Montag critique aussi le fait que la définition de l’antisémitisme par l’IHRA doit servir de base à ces possibles examens : disposer d’un instrument de contrôle de l’antisémitisme de cette sorte serait « tout simplement risible — si ce n’était pas si sérieux », rappelle le juge qui se réfère à l’absence de caractère juridiquement contraignant de la définition de l’IHRA.
Dans cette définition, il est explicitement signalé qu’elle n’est pas prévue pour une application contraignante juridiquement. C’est la raison pour laquelle elle est formulée de manière si vague. C’est entre autre à cause de cela qu’a déjà échoué la tentative du sénateur berlinois de la culture Joe Chialo (CDU) (CDU) de lier l’attribution de subvention à une déclaration contre l’antisémitisme selon la définition de l’IHRA : les problèmes juridiques étaient trop importants.
Dans une évaluation écrite par 13 juristes sur un blog consacré à la Constitution, on lit en outre : « Des expériences faites à partir des contextes dans lesquels la définition de travail de l’IHRA a servi d’instrument de régulation montrent qu’elle a été utilisée pour des restrictions considérables des droits fondamentaux – et très fréquemment aussi contre des juifs qui critiquent la politique de l’actuel gouvernement d’Israël. »
« Le projet de résolution respire la répression et la colère punitive, comme on pourrait s’y attendre plutôt dans une prise de position de l’Union des valeurs [le nouveau parti allemand de droite anti-immigration] ou de l’AfD », continue Montag. Que de telles formulations puissent entrer dans une résolution qui porte la signature du groupe parlementaire des Verts, il ne l’aurait pas cru.
Montag voit aussi de manière critique le plan de changer le droit universitaire de sorte que les étudiants pro-palestiniens puissent être à l’avenir expulsés de leur cursus sur présomption d’antisémitisme, par désinscription forcée. « Ce serait une honte si le groupe parlementaire des Verts appuyait un tel catalogue de demandes ».
Sur Israël : le silence ou « toute la vérité »
Enfin l’ex-député exprime des doutes sur le couplage de la protection des personnes juives et d’assertions sur la protection de l’État d’Israël, couplage qui ressort du projet de résolution. Il y a justement des juifs et des juives d’Allemagne qui s’opposent avec véhémence à l’idée de porter la responsabilité de la politique du gouvernement israélien, avertit Montag. « Prendre cela au sérieux dans un texte sur la protection de la vie juive en Allemagne voudrait dire se taire sur Israël et sur les problèmes au Moyen-Orient. »
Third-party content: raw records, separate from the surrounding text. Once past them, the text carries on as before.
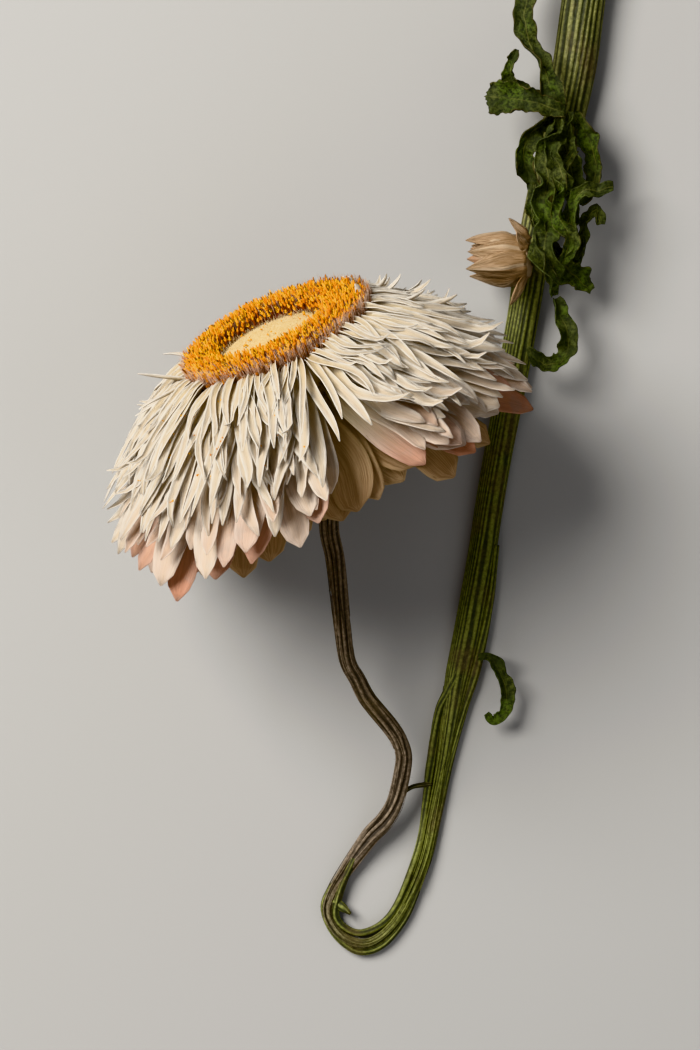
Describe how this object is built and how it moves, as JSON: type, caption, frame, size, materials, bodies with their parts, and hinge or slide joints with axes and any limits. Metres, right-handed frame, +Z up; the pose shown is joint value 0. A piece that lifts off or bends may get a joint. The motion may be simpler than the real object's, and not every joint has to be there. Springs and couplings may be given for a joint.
{
  "type": "dried strawflower",
  "caption": "Dried everlasting flower, cut and laid down: layered papery bracts round a golden disc, a ribbed stem bent in a loop, a closed side bud and crinkled leaves.",
  "frame": {"origin": "on the table, under the middle of the plant's bounding box", "axes": "+Y runs along the stem towards its cut end, which is up in the picture, +Z is up from the table and points to the camera, +X is to the right in the picture"},
  "size_m": [0.0698, 0.15, 0.0485],
  "materials": {
    "dry_stem": "matt, ribbed, olive green turning brown at the flower stalk",
    "white_bract": "papery, cream white with pink tips",
    "tan_bract": "papery, tan",
    "golden_floret": "matt, golden orange",
    "cream_felt": "matt, felted, cream",
    "bud_bract": "papery, tan",
    "dry_leaf": "matt, crinkled, dark green"
  },
  "bodies": {
    "root": {"stem": "dry_stem", "bracts": "white_bract", "outer_bracts": "tan_bract", "disc_florets": "golden_floret", "disc_centre": "cream_felt", "bud": "bud_bract", "leaf_top": "dry_leaf", "leaf_left": "dry_leaf", "leaf_left_back": "dry_leaf", "leaf_cluster": "dry_leaf", "leaf_hanging": "dry_leaf", "leaf_small": "dry_leaf"}
  },
  "joints": []
}
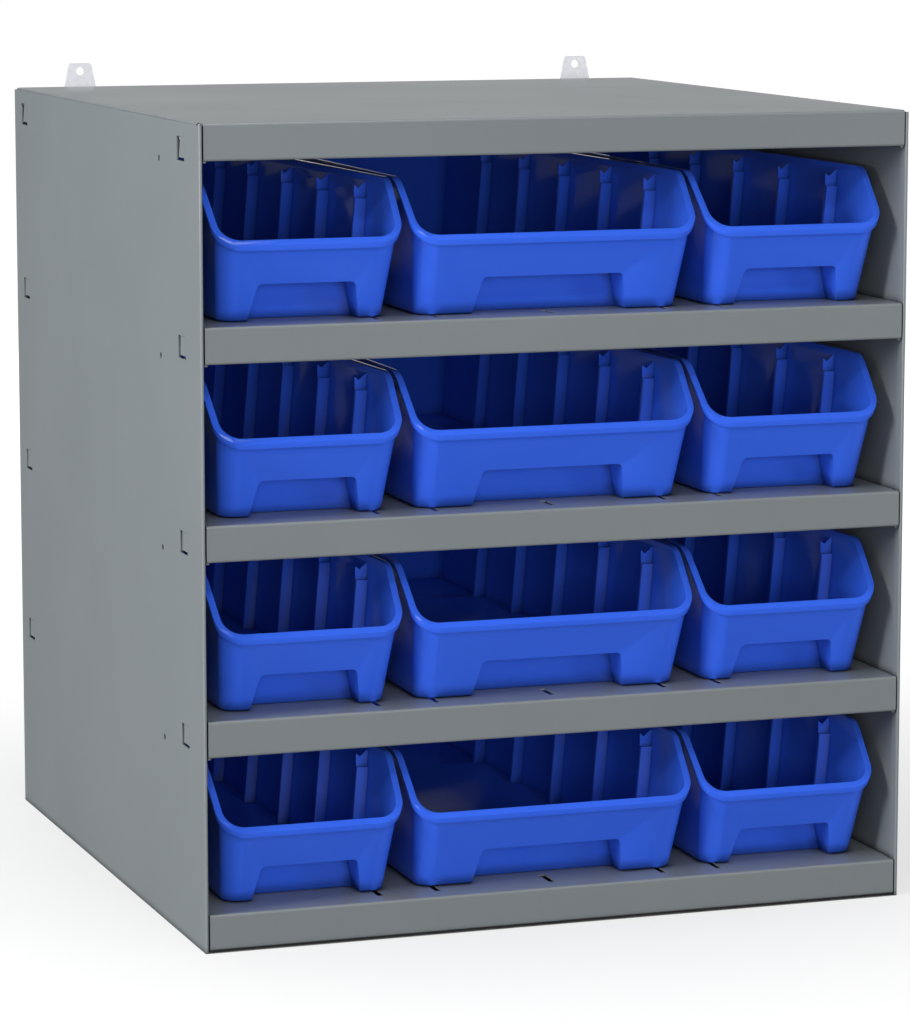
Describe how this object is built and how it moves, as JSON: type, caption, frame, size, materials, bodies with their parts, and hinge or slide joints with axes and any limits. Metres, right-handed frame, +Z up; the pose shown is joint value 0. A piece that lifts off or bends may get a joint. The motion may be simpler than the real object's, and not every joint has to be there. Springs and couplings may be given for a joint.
{
  "type": "bin rack",
  "caption": "Open-fronted sheet-steel rack whose shelves carry slide-in plastic hopper bins, with wall tabs behind its top.",
  "frame": {"origin": "on the floor, at the middle of the rack's footprint, the bottom centre of its box", "axes": "+X to the right seen from the front, +Y from the open front to the back, +Z up; bins pull out along -Y"},
  "size_m": [0.586, 0.594, 0.66],
  "materials": {
    "case_steel": "smooth grey powder coat, satin",
    "plated_steel": "zinc plated, mottled",
    "rivet_steel": "bright steel",
    "bin_plastic": "moulded, glossy"
  },
  "bodies": {
    "rack": {"left_side_panel": "case_steel", "right_side_panel": "case_steel", "top_panel": "case_steel", "bottom_shelf": "case_steel", "lower_shelf": "case_steel", "middle_shelf": "case_steel", "upper_shelf": "case_steel", "left_wall_tab": "plated_steel", "right_wall_tab": "plated_steel", "tab_rivets": "rivet_steel"},
    "row_1_left_bin": {"row_1_left_bin": "bin_plastic"},
    "row_1_middle_bin": {"row_1_middle_bin": "bin_plastic"},
    "row_1_right_bin": {"row_1_right_bin": "bin_plastic"},
    "row_2_left_bin": {"row_2_left_bin": "bin_plastic"},
    "row_2_middle_bin": {"row_2_middle_bin": "bin_plastic"},
    "row_2_right_bin": {"row_2_right_bin": "bin_plastic"},
    "row_3_left_bin": {"row_3_left_bin": "bin_plastic"},
    "row_3_middle_bin": {"row_3_middle_bin": "bin_plastic"},
    "row_3_right_bin": {"row_3_right_bin": "bin_plastic"},
    "row_4_left_bin": {"row_4_left_bin": "bin_plastic"},
    "row_4_middle_bin": {"row_4_middle_bin": "bin_plastic"},
    "row_4_right_bin": {"row_4_right_bin": "bin_plastic"}
  },
  "joints": [
    {"name": "row_1_left_bin_slide", "type": "slide", "parent": "rack", "child": "row_1_left_bin", "axis": [0, -1, 0], "range_m": [0, 0.59]},
    {"name": "row_1_middle_bin_slide", "type": "slide", "parent": "rack", "child": "row_1_middle_bin", "axis": [0, -1, 0], "range_m": [0, 0.59]},
    {"name": "row_1_right_bin_slide", "type": "slide", "parent": "rack", "child": "row_1_right_bin", "axis": [0, -1, 0], "range_m": [0, 0.59]},
    {"name": "row_2_left_bin_slide", "type": "slide", "parent": "rack", "child": "row_2_left_bin", "axis": [0, -1, 0], "range_m": [0, 0.59]},
    {"name": "row_2_middle_bin_slide", "type": "slide", "parent": "rack", "child": "row_2_middle_bin", "axis": [0, -1, 0], "range_m": [0, 0.59]},
    {"name": "row_2_right_bin_slide", "type": "slide", "parent": "rack", "child": "row_2_right_bin", "axis": [0, -1, 0], "range_m": [0, 0.59]},
    {"name": "row_3_left_bin_slide", "type": "slide", "parent": "rack", "child": "row_3_left_bin", "axis": [0, -1, 0], "range_m": [0, 0.59]},
    {"name": "row_3_middle_bin_slide", "type": "slide", "parent": "rack", "child": "row_3_middle_bin", "axis": [0, -1, 0], "range_m": [0, 0.59]},
    {"name": "row_3_right_bin_slide", "type": "slide", "parent": "rack", "child": "row_3_right_bin", "axis": [0, -1, 0], "range_m": [0, 0.59]},
    {"name": "row_4_left_bin_slide", "type": "slide", "parent": "rack", "child": "row_4_left_bin", "axis": [0, -1, 0], "range_m": [0, 0.59]},
    {"name": "row_4_middle_bin_slide", "type": "slide", "parent": "rack", "child": "row_4_middle_bin", "axis": [0, -1, 0], "range_m": [0, 0.59]},
    {"name": "row_4_right_bin_slide", "type": "slide", "parent": "rack", "child": "row_4_right_bin", "axis": [0, -1, 0], "range_m": [0, 0.59]}
  ]
}
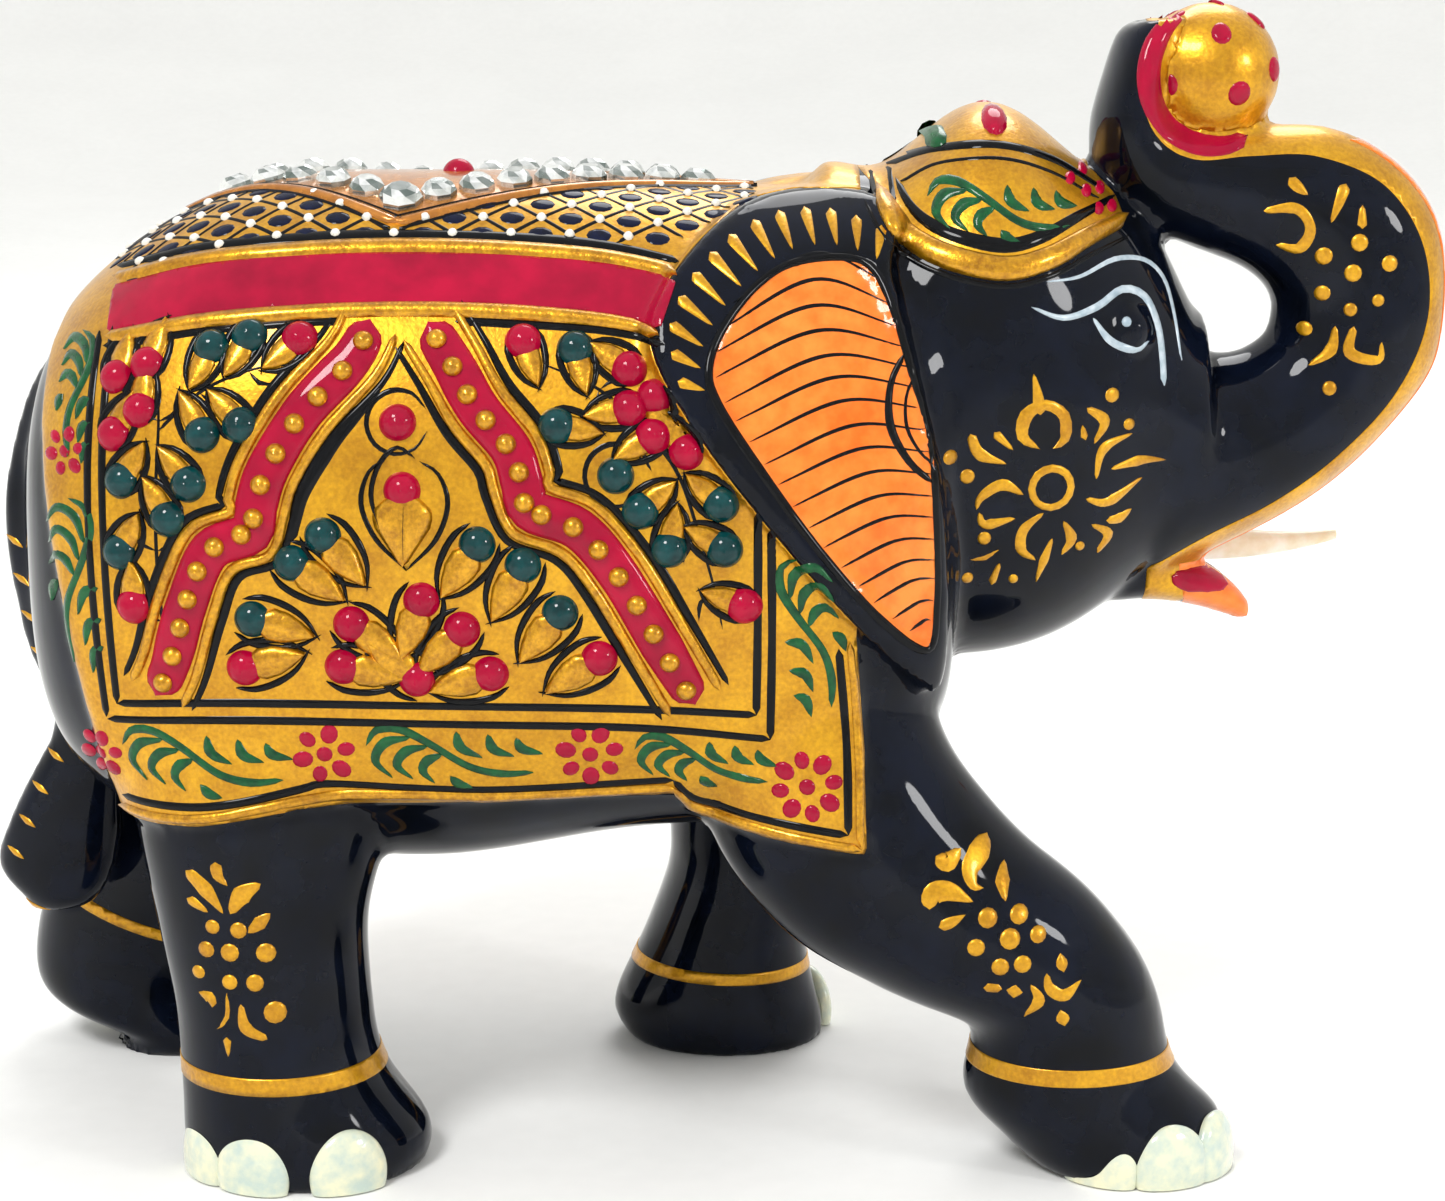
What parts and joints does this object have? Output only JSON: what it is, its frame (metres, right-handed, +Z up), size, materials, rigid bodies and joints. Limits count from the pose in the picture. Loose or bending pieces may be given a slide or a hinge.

Et si l’on voulait cependant parler d’Israël, alors « merci de ne pas évoquer seulement le côté ‘chocolat’, mais aussi la vérité complète ». Et la vérité du point de vue de Montag est par exemple que dans le gouvernement démocratiquement élu d’Israël « opèrent des racistes et des fascistes et aussi des criminels condamnés définitivement ». Que le chef du gouvernement Netanyahou se trouve sous accusation en Israël et que les magistrats de la Cour pénale internationale auraient demandé un mandat d’arrêt international contre lui en raison de forts soupçons de crimes de guerre, accuse Montag.
Montag termine sa lettre par des mots forts : « Oui, je suis horrifié que mon groupe parlementaire des Verts semble être prêt à mettre son nom sous cette résolution. Je vous demande aussi instamment qu’il est possible, luttez pour des modifications essentielles ou désengagez-vous du projet. Et sinon, alors je dis au moins : « Pas en mon nom ».